Нет ничего труднее национальных характеристик. Они легко даются чужому наблюдателю и всегда отзываются вульгарностью для «своего», имеющего хотя бы смутный опыт глубины и сложности национальной жизни. Хорошо было бы раз навсегда отказаться от однозначных характеристик народной души. Ни один типический образ, даже самый любимый и распространенный, не может определить всей нации. Ни юродивый, ни странник, ни хозяин, ни Петр, ни Толстой, ни Достоевский не могут притязать, каждый сам по себе, на выражение русского народного гения. И если необходима типизация — а в известной мере она необходима для национального самосознания, — то она может опираться скорее на полярные выражения национального характера, между которыми располагается вся скала переходных типов. Формула нации должна быть дуалистична. Лишь внутренняя напряженность полярностей дает развитие, дает движение — необходимое условие всякой живой жизни.
Это основное различие типов осложняется различием уровней, т.е. градацией величин, располагающихся по убывающей линии — от гениальности до пошлости. Пошлое преобладает в поверхностных рассуждениях иностранцев. Себя самих мы склонны мерить меркою гения.
Различие типов часто — но не всегда — реализуется в истории вместе с различием социальных классов и культурных слоев или школ. Классовое сознание, особенно сильное в сфере моральных оценок, дифференцирует сознание национальное. Школа и просвещение прививают вненациональные, общечеловеческие и чужеродные элементы культуры.
Наконец, не следует забывать факторов времени (хронологии) и пространства (областной локализации). Развитие во времени составляет самое содержание истории. Смена культурных форм во времени столь же существенна для национальной жизни, как смена звуков в музыке. Музыкальное произведение необратимо и не дано в существовании элементов. Такова и «душа народа», которая раскрывается в истории и дана лишь в определенной последовательности исторических форм.

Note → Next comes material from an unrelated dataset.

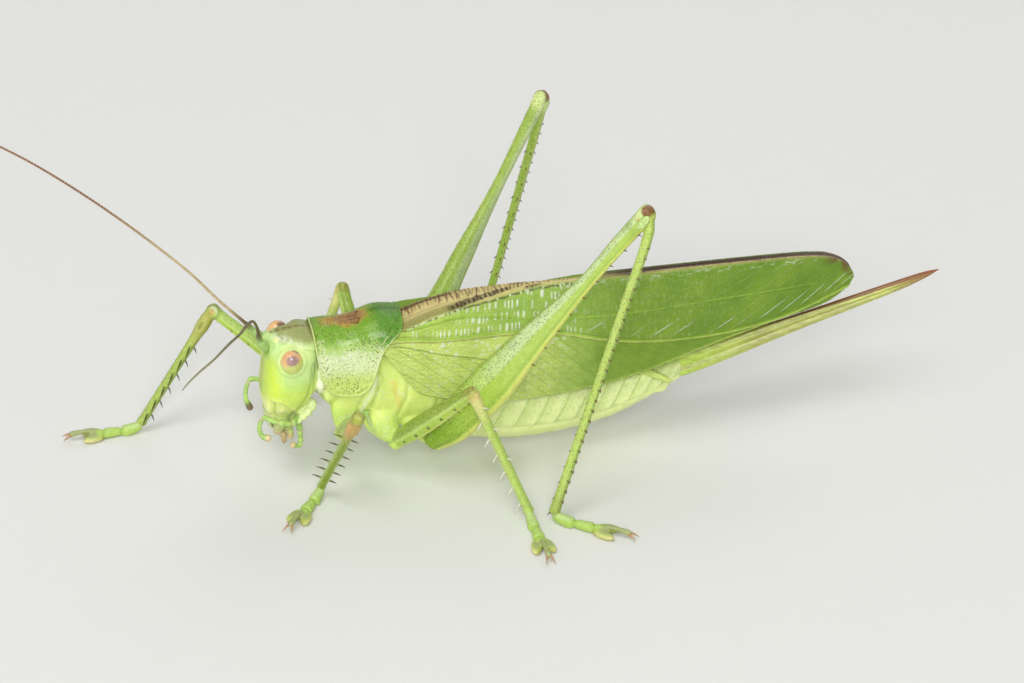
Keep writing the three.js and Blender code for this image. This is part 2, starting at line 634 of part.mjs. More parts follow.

Применим эти общие рассуждения к характеристике религиозной души народа — а именно народа русского. Понятию гениальности в культуре соответствует в религии святость. Изучение русских святых дает материал для оценки лишь одного, высшего уровня в пределах православной церковной праведности. Распространить этот идеал на весь народ, хотя бы признающий для себя его обязательность, было бы ошибкой. В широких слоях народа, в меру убывающей церковности, этот идеал бледнеет или осложняется другими, чуждыми ему элементами. Фактор времени означает для России прежде всего глубочайший надрыв в ее истории — на пороге XVIII века, — изменивший во многом даже направленность ее святости. Фактор пространства — бесспорные, хотя еще не установленные, отличия между великорусской и малорусской (белорусской) религиозностью. Фактор культуры вскрывает глубокую разобщенность — для последних столетий — между культурой церковной и светской, с одной стороны, между народом и интеллигенцией — с другой. И в смене всех эпох, во всех слоях и группах, даже внутри круга святых, остаются различия религиозных типов, порою очень резкие (преп. Антоний и Феодосий, Иосиф Волоцкий и Нил Сорский, «святые князья» и юродивые), которые своей внутренней диалектикой обуславливают энергию исторического движения.

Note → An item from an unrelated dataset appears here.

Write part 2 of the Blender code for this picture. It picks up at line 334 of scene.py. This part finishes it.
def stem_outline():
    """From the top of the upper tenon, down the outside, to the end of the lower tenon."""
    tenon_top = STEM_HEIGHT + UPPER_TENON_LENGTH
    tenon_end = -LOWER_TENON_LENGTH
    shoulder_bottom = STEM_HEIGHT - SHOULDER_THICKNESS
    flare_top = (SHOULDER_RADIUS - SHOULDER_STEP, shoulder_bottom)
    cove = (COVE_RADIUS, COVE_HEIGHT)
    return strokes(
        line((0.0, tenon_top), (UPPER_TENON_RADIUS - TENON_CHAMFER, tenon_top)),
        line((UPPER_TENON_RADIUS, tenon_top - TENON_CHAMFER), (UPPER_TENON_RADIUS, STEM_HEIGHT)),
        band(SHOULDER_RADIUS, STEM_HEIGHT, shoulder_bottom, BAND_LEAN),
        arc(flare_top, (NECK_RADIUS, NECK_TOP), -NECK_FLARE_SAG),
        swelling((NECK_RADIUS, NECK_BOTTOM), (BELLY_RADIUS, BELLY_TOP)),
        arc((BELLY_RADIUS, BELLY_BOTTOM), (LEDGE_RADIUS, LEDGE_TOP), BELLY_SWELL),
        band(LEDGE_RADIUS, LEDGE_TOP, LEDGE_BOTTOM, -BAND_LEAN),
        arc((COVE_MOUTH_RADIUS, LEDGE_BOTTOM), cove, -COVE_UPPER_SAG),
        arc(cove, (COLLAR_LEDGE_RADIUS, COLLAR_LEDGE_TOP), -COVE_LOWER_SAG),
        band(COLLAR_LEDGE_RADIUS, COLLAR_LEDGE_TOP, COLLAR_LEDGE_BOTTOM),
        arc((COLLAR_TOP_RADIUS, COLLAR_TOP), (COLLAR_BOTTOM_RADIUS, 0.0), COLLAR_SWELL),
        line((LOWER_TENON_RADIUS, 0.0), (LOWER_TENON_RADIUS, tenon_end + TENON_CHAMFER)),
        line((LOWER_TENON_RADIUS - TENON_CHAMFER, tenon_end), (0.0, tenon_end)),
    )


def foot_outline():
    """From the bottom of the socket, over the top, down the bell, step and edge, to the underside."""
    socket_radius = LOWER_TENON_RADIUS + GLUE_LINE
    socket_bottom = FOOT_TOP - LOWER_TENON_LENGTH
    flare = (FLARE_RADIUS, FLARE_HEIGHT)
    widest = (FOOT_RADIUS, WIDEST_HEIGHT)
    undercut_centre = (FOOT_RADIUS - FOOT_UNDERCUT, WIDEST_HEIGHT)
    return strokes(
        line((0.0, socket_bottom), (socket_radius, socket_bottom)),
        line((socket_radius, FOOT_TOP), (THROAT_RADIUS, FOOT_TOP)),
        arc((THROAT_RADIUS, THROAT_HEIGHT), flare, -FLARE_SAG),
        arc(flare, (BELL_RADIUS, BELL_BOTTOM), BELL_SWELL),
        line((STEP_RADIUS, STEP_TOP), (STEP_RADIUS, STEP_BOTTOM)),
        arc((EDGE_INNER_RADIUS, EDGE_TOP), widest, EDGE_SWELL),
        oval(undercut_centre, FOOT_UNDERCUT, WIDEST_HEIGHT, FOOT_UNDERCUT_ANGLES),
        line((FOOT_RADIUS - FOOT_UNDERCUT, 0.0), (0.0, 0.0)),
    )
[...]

Но здесь не место давать проект схемы, в которую можно было все богатство содержания русской религиозности. Обратимся к нашей прямой задаче и прежде всего отдадим себе отчет в том, что именно и для каких слоев русской религиозности может дать изучение русских «духовных стихов».
Духовными стихами в русской народной словесности называются песни, чаще всего эпические, на религиозные сюжеты, исполняемые обыкновенно бродячими певцами (преимущественно слепцами) на ярмарках, базарных площадях или у ворот монастырских церквей. Многие из этих стихов с XVII века уже записывались в песенные сборники, дошедшие до нас в большом числе. Чисто народные стихи сложены в размере тонического русского («былинного») эпоса, резко отличаясь, однако, от былин не только содержанием, но и словарем и всем эпическим клише. Впрочем, многие из «духовных» сюжетов записаны и исполняются в силлабическом размере искусственного рифмованного стиха, который в XVII в. занесла на Московскую Русь малороссийская духовная школа. Соотношение между тоническими и силлабическими редакциями отдельных сюжетов не всегда представляется определенным. В некоторых случаях исследования (стихов об Алексее Божием человеке, о царевиче Иосафе) делают вероятным развитие народного стиха из книжного силлабического стихотворения. В других случаях силлабическая форма могла явиться в процессе окнижнения (с XVII века) древнейшего народного стиха. Неясность, царствующая в вопросе о приоритете народной или книжной формы духовных стихов, соответствует еще большей неясности в вопросе об их древности: датировки исследователей колеблются в пределах от X—XI века (Буслаев, О. Миллер) или даже от еще более древних языческих времен до XVII ст.. Большинство ученых предполагает наличие духовного стиха в известной нам или, близкой форме в XV—XVI столетиях. Для нашей цели достаточно признать, что духовный стих сложился в допетровской Руси и представляет уцелевший обломок московской культуры в чуждой и разлагающей его цивилизации нового времени. Большинство записей стихов относится к последнему столетию. П.В. Киреевскому принадлежит почин собирания и изучения этой отрасли народного творчества. Но в XIX веке научное исследование застает духовный стих, как и все отрасли фольклора, в процессе постепенного выветривания и отмирания. Все же, по сравнению с былинным эпосом, духовный стих проявляет гораздо большую жизненность и «бытует» не только в семерной глуши, но почти на всем протяжении русской земли.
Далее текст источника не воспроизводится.